_TO BE DONE:_
Repeat each record below exactly as given.

_MATERIAL SUPPLIED:_
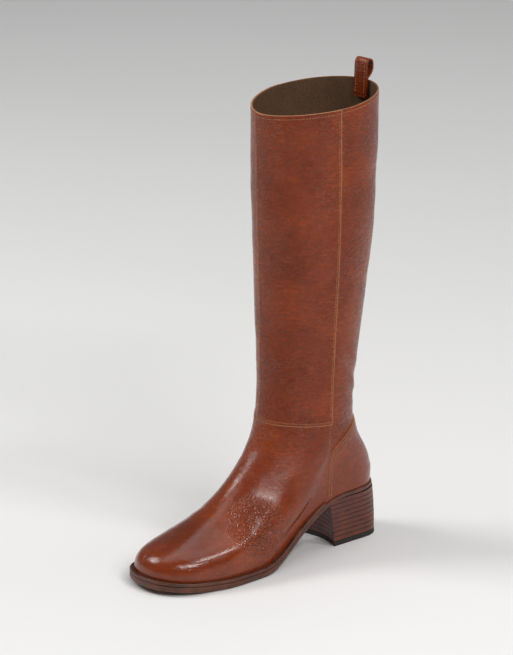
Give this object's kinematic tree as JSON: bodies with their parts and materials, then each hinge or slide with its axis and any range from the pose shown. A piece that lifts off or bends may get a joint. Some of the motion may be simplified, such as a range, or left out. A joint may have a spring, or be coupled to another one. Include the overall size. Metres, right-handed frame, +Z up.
{
  "type": "knee-high boot",
  "caption": "Knee-high leather boot for the left foot with a round-square toe, low stacked block heel, welted sole, inner side zip and pull loop.",
  "frame": {"origin": "on the floor, in the contact face of the heel's top piece", "axes": "+X to the toe, +Y to the outer (lateral) side of this left boot, +Z up"},
  "size_m": [0.2635, 0.111, 0.4369],
  "materials": {
    "upper_leather": "lightly grained, waxed, semi-gloss",
    "lining": "matt",
    "sole_edge": "burnished edge",
    "stacked_heel": "stacked layers, burnished",
    "heel_rubber": "matt",
    "zip_tape": "woven tape with closed coil",
    "zip_metal": "aged"
  },
  "bodies": {
    "boot": {"upper": "upper_leather", "heel_counter": "upper_leather", "insole": "lining", "welt": "sole_edge", "outsole": "sole_edge", "heel_stack": "stacked_heel", "heel_top_piece": "heel_rubber", "zip_tape": "zip_tape", "zip_slider": "zip_metal", "pull_loop": "upper_leather"},
    "pull_tab": {"zip_pull_tab": "zip_metal"}
  },
  "joints": [
    {"name": "tab_swing", "type": "hinge", "parent": "boot", "child": "pull_tab", "pos_m": [0.03677, -0.05683, 0.40034], "axis": [-0.9891, -0.1474, 0], "range_deg": [-5, 150]}
  ]
}
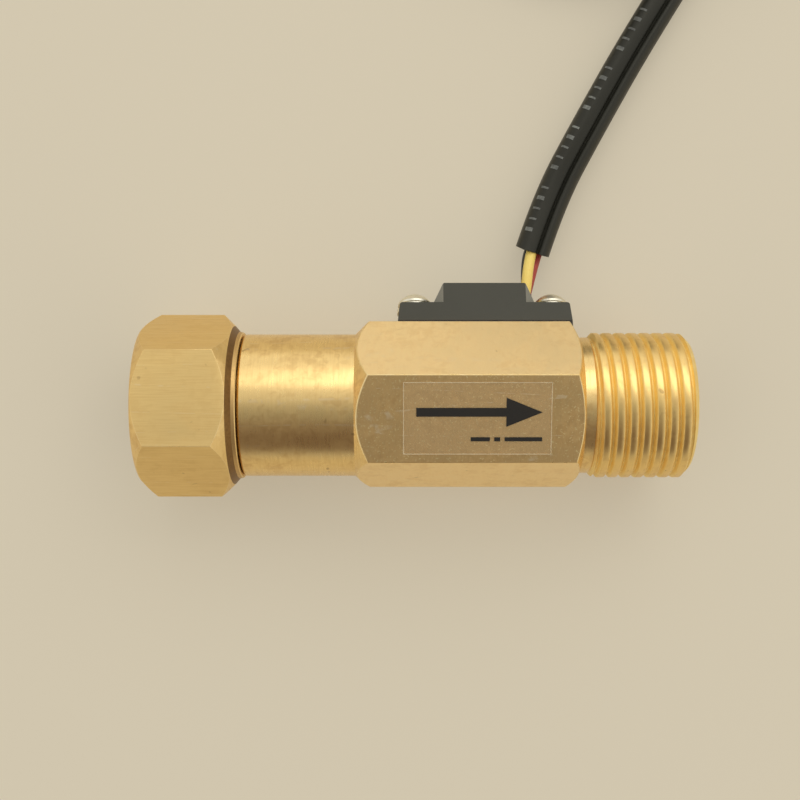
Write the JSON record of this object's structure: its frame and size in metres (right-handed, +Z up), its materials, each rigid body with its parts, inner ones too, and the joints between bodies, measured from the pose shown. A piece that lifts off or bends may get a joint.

_ANSWER FOR THE TASK:_
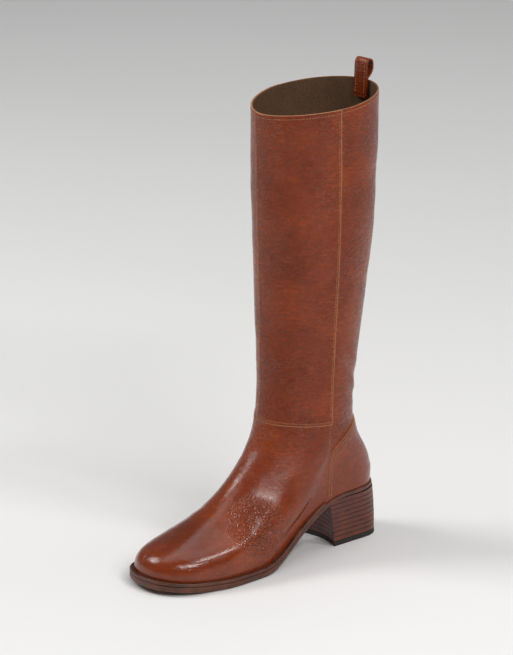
Give this object's kinematic tree as JSON: bodies with their parts and materials, then each hinge or slide with its axis and any range from the pose shown. A piece that lifts off or bends may get a joint. Some of the motion may be simplified, such as a range, or left out. A joint may have a spring, or be coupled to another one. Include the overall size. Metres, right-handed frame, +Z up.
{
  "type": "knee-high boot",
  "caption": "Knee-high leather boot for the left foot with a round-square toe, low stacked block heel, welted sole, inner side zip and pull loop.",
  "frame": {"origin": "on the floor, in the contact face of the heel's top piece", "axes": "+X to the toe, +Y to the outer (lateral) side of this left boot, +Z up"},
  "size_m": [0.2635, 0.111, 0.4369],
  "materials": {
    "upper_leather": "lightly grained, waxed, semi-gloss",
    "lining": "matt",
    "sole_edge": "burnished edge",
    "stacked_heel": "stacked layers, burnished",
    "heel_rubber": "matt",
    "zip_tape": "woven tape with closed coil",
    "zip_metal": "aged"
  },
  "bodies": {
    "boot": {"upper": "upper_leather", "heel_counter": "upper_leather", "insole": "lining", "welt": "sole_edge", "outsole": "sole_edge", "heel_stack": "stacked_heel", "heel_top_piece": "heel_rubber", "zip_tape": "zip_tape", "zip_slider": "zip_metal", "pull_loop": "upper_leather"},
    "pull_tab": {"zip_pull_tab": "zip_metal"}
  },
  "joints": [
    {"name": "tab_swing", "type": "hinge", "parent": "boot", "child": "pull_tab", "pos_m": [0.03677, -0.05683, 0.40034], "axis": [-0.9891, -0.1474, 0], "range_deg": [-5, 150]}
  ]
}
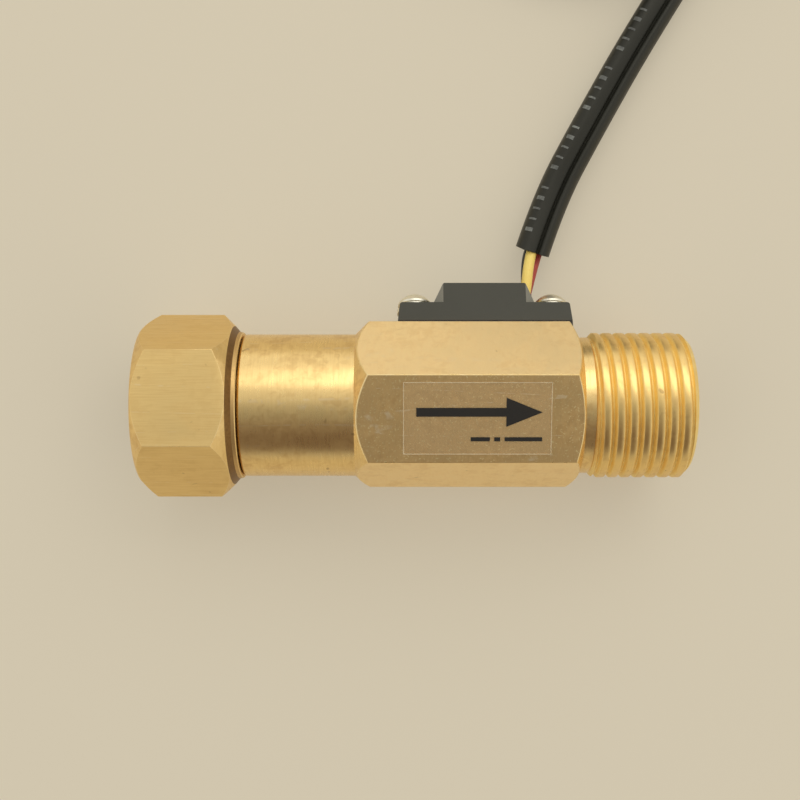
Write the JSON record of this object's structure: its frame and size in metres (right-handed, +Z up), its materials, each rigid body with its parts, inner ones too, and the joints between bodies, measured from the pose shown. A piece that lifts off or bends may get a joint.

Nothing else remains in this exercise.